I met Laura when I was 14.  Her father, Tony was my blood father’s half brother.  He came into my life when my father was killed and began to take me down to Ruidoso on a regular basis to spend time with his children.  This was incredibly kind of Tony, not to mention it was a lot of fun, he had 3 kids, Laura and her two brothers, Nathan and Corky.  

In the beginning, my visits to see the cousins was relatively innocent, the occasional cigarette or can of beer.  But within a short period of time, we had escalated to large quantities of alcohol, then cocaine.  This was a very dangerous time for me as my cousins were lacking their allocated amount of the common sense gene when in utero; as did I.  When I was with them, we did the most unimaginably stupid things. Whether it be driving around town shooting out windows, stealing golf carts and driving them off cliffs, seeing how high and far we could jump our vehicles over cattle tanks, all of course while cross-eyed drunk.  But the grand daddy of our stupidity was an afternoon excursion to Mexico to buy booze.

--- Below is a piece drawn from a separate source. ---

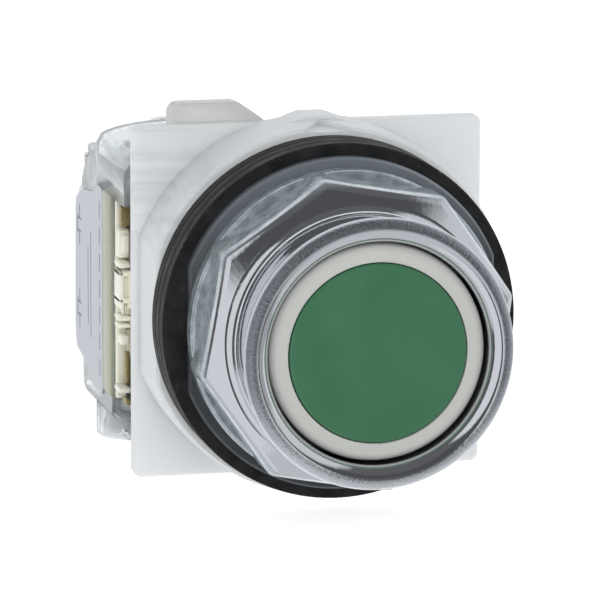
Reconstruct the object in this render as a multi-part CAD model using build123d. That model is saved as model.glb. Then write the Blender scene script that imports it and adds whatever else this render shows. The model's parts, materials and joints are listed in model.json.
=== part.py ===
from build123d import *

import os
from math import radians, tan

os.makedirs("parts", exist_ok=True)

# Heavy-duty 30 mm panel push button with a full-guard ring nut and one contact block.
# Millimetres. The button axis is Y: the button faces -Y, the contact block is behind at +Y.
# Z is up. The origin is on the button axis, on the body face that seats against the panel.

# ---------------------------------------------------------------- driving dimensions
plate_size = 44.0            # square rear plate of the operator body
plate_t = 2.0
plate_corner_r = 1.0
boss_r = 22.9                # round boss in front of the plate
boss_flat = 21.3             # half width over the boss's two side flats
boss_depth = 10.2            # seat face to plate front
hump_half_w = 5.4            # locating hump on top of the boss
hump_top_z = 23.4
hump_depth = 4.6
panel_hole_r = 15.25         # 30.5 mm panel hole
neck_r = 15.0                # threaded bushing, passes the panel hole
neck_front_y = -13.8
button_travel = 4.5

gasket_r = 21.9
gasket_t = 2.1
gasket_count = 3
washer_r = 20.4
washer_flat = 18.9
washer_t = 1.5
washer_front_y = -(gasket_count * gasket_t + washer_t)

nut_flange_r = 19.2          # round base of the ring nut
nut_flange_t = 2.3
octagon_r = 19.65            # over the octagon's corners, as a radius
octagon_front_y = -15.8      # at its corners
octagon_turn = 12.4          # how the nut is turned when it is tight, degrees
octagon_edge_r = 1.4         # rounding of the octagon's front edges
shoulder_slope = 18.0        # degrees, the conical face between the octagon and the neck
guard_neck_r = 15.3
guard_lip_r = 16.35
guard_bore_r = 13.4
guard_lip_y = -25.8          # where the lip is widest
guard_front_y = -26.8
guard_front_r = 15.1         # foremost circle of the lip
guard_bevel_y = -25.5        # where the lip's inner bevel meets the bore

cap_r = 13.1
cap_front_y = -25.3
cap_rear_y = -18.9
insert_r = 10.75
insert_front_y = -25.5
insert_t = 3.4
cap_floor_t = 1.6            # under the insert

cap_bore_r = 12.05           # the cap is pushed over the plunger's head
sleeve_r = 11.4              # plunger sleeve, runs in the bushing
post_r = 6.0                 # plunger post, runs in the bushing's web
web_front_y = 3.4
web_rear_y = 5.0
running_gap = 0.06           # radial clearance of a sliding fit
seal_y = -8.0                # middle of the plunger's seal groove
seal_groove_depth = 1.3
body_bore_r = 16.4           # rear opening of the body
circlip_r = 16.9
push_plate_r = 14.0
push_plate_t = 1.6
push_plate_y = web_rear_y + 0.05
block_screw_r = 1.6
block_screw_grip = 4.7       # how far a block screw goes into the body

block_x0 = -22.0             # contact block, left and right faces
block_x1 = -0.4
block_z = -1.4               # height of the contact block's middle
block_y0 = boss_depth + plate_t
block_y1 = 43.0              # rear of the housing
block_half_h = 16.4
cap_block_y1 = 48.2          # rear of the rear cap
cap_block_half_h = 11.0
wall = 1.2
chamber_half_h = 11.5
column_x = {"nc": -16.6, "no": -5.8}
terminal_z = 15.0            # terminal screws, from the block's middle
terminal_floor_y = 27.0
block_screw_z = 16.0         # block screws, from the block's middle
hood_y0 = 15.8
hood_y1 = 34.4
hood_side_h = 19.7           # hood's height at its sides, from the block's middle
hood_crown = 1.6
hood_slope = 6.0             # degrees, the hood rises towards its rear
hood_corner_r = 1.2
ridge_half_w = 2.8           # ridge over each block screw
ridge_h = 18.5
ear_x0, ear_x1 = -16.8, -5.0  # grip ear in front of the upper hood
ear_top_z = 24.2
ear_t = 3.4
label_t = 0.15

strip_t = 0.8                # brass strips
tip_t = 0.6                  # silver contact tips
tip_r = 1.6
tip_z = 8.6                  # contact tips, from the block's middle
contact_gap = 0.1            # a closed contact, drawn just clear
nc_bridge_y = 20.1
no_bridge_y = 27.0
no_open_gap = 3.2
carrier_front_y = 15.0
carrier_rear_y = 34.0
carrier_nose_r = 2.2
frame_half_h = 4.0           # carrier's window around each bridge
nc_window = (-19.1, -13.8, nc_bridge_y - 1.0, 26.3)
no_window = (-8.6, -3.3, 21.4, no_bridge_y + strip_t + 0.05)
pad_half_w = 2.4             # terminal pad under the screw
pad_gap = 0.05               # pad to terminal floor
clamp_y0, clamp_y1 = 28.1, 29.5
screw_head_y0, screw_head_y1 = 29.6, 31.9

block_xc = (block_x0 + block_x1) / 2


# ---------------------------------------------------------------- helpers
def cyl(radius, y0, y1, x=0.0, z=0.0):
    """Cylinder along Y from y0 to y1."""
    return Pos(x, (y0 + y1) / 2, z) * Cylinder(radius, abs(y1 - y0), rotation=(90, 0, 0))


def tube(outer, inner, y0, y1, x=0.0, z=0.0):
    return cyl(outer, y0, y1, x, z) - cyl(inner, y0 - 1, y1 + 1, x, z)


def slab(x0, x1, y0, y1, z0, z1):
    """Box between two corners."""
    size = (abs(x1 - x0), abs(y1 - y0), abs(z1 - z0))
    return Pos((x0 + x1) / 2, (y0 + y1) / 2, (z0 + z1) / 2) * Box(*size)


def lathe(*points):
    """Closed outline of (radius, y) points, turned about the Y axis."""
    outline = make_face(Polyline(*points, close=True))
    return revolve(outline, Axis.Y, 360)


def cone(r0, r1, y0, y1, x=0.0, z=0.0):
    """Cone along Y, radius r0 at y0 and r1 at y1."""
    return Pos(x, 0, z) * lathe((0, y0), (r0, y0), (r1, y1), (0, y1))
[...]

We got it in our heads that Laura, my brother Tom (who was about 8 at the time) and I should drive to Juarez Mexico to buy cheap booze.  Juarez was about 2 1/2 hours away.  We told Laura's parents that we were going hiking and then camping out overnight.  When we arrived in Juarez, we bought enough booze to take care of Jim Morrison for a month.  Once we loaded up the car with rot gut alcohol, I had the bright idea of having a drink; or two.  So off we went, with my eight year old brother, to a seedy Juarez bar to drink like adults.  4 hours later, there we were, absolutely shit-faced drunk and a two and one half our drive ahead of us.

Laura was the only person with a driver’s license, Tom was too young and mine was revoked for reason that I can no longer remember.  Although Laura was the drunkest of the three of us, she’s the one with the license, so off we went drunk driver and all.  We got across the border with no problems but an hour down the highway, a State Police officer pulled us over.  When he pulled us over, I was passed out; he had to shake me to wake me up.  The officer let us know that he'd stopped us because Laura was going 35 in a 55 mph and weaving in and out of her lane.  The police officer asked if we'd been drinking, of course, I belched and said no.  Laura told him that she was just very tired.  He instructed me to drive but when he discovered that I didn't have my driver’s license, he told Laura that she'd have to drive and to stop at the next filling station to buy a coffee.

Minutes after pulling away from the cop car and back onto the highway, Laura started to pass out.  No matter what I did, I couldn't keep her awake.  It was very dark out, we were on a crowded 2 lane highway and the police man was directly behind us.  

I managed to reach over and set the cruise control for the posted speed limit.  Then as quickly as I could, I dragged Laura out of the driver’s seat and into the passenger’s seat.  She was not much help by that point; she was down for the count.  A couple of times while I was pulling Laura out of the driver’s seat, I remember reaching over, grabbing the steering wheel and make sure we kept on a straight course; just in the knick of time.  Once I finished moving Laura, I slid into the driver’s seat and took over as captain.  All of this while we were rolling down the road at 55 mph, in a pitch dark night and a police officer right behind us!  There was still a major problem, I wasn't able to see straight so I had to keep one eye shut and do the best I could to keep the other eye focused so I’d stay on the road.  I couldn't pull over or slow down because the cop was right behind us, must have followed us for at least 60 miles. 

We did eventually make it back to Ruidoso, in one piece but less millions of brain cells and decreased liver functions.  We did continue to drink through the night with our eagerly waiting cousins.  Who by the way were furious with us for being 5 hours late.

This is how we lived our lives in our early and mid teens.  Laura
later in life took it to a level that only by the grace of God I didn't go to.  Laura used and subsequently became fatally addicted to heroin.  Laura looked like the all American small town girl.  She lived on a small ranch, had a father and mother who loved her, they were worth millions.  She was a cheerleader, rode and helped her mother coach/train hunter jumper horses and riders.  When she died, she was virtually estranged from her family and certainly penniless.  She was found all alone in a cockroach infested Arizona apartment.  She still had the syringe stuck in her arm.  She left behind a habitual criminal of a husband and two infant children whom she passed on fetal alcohol syndrome and hepatitis c.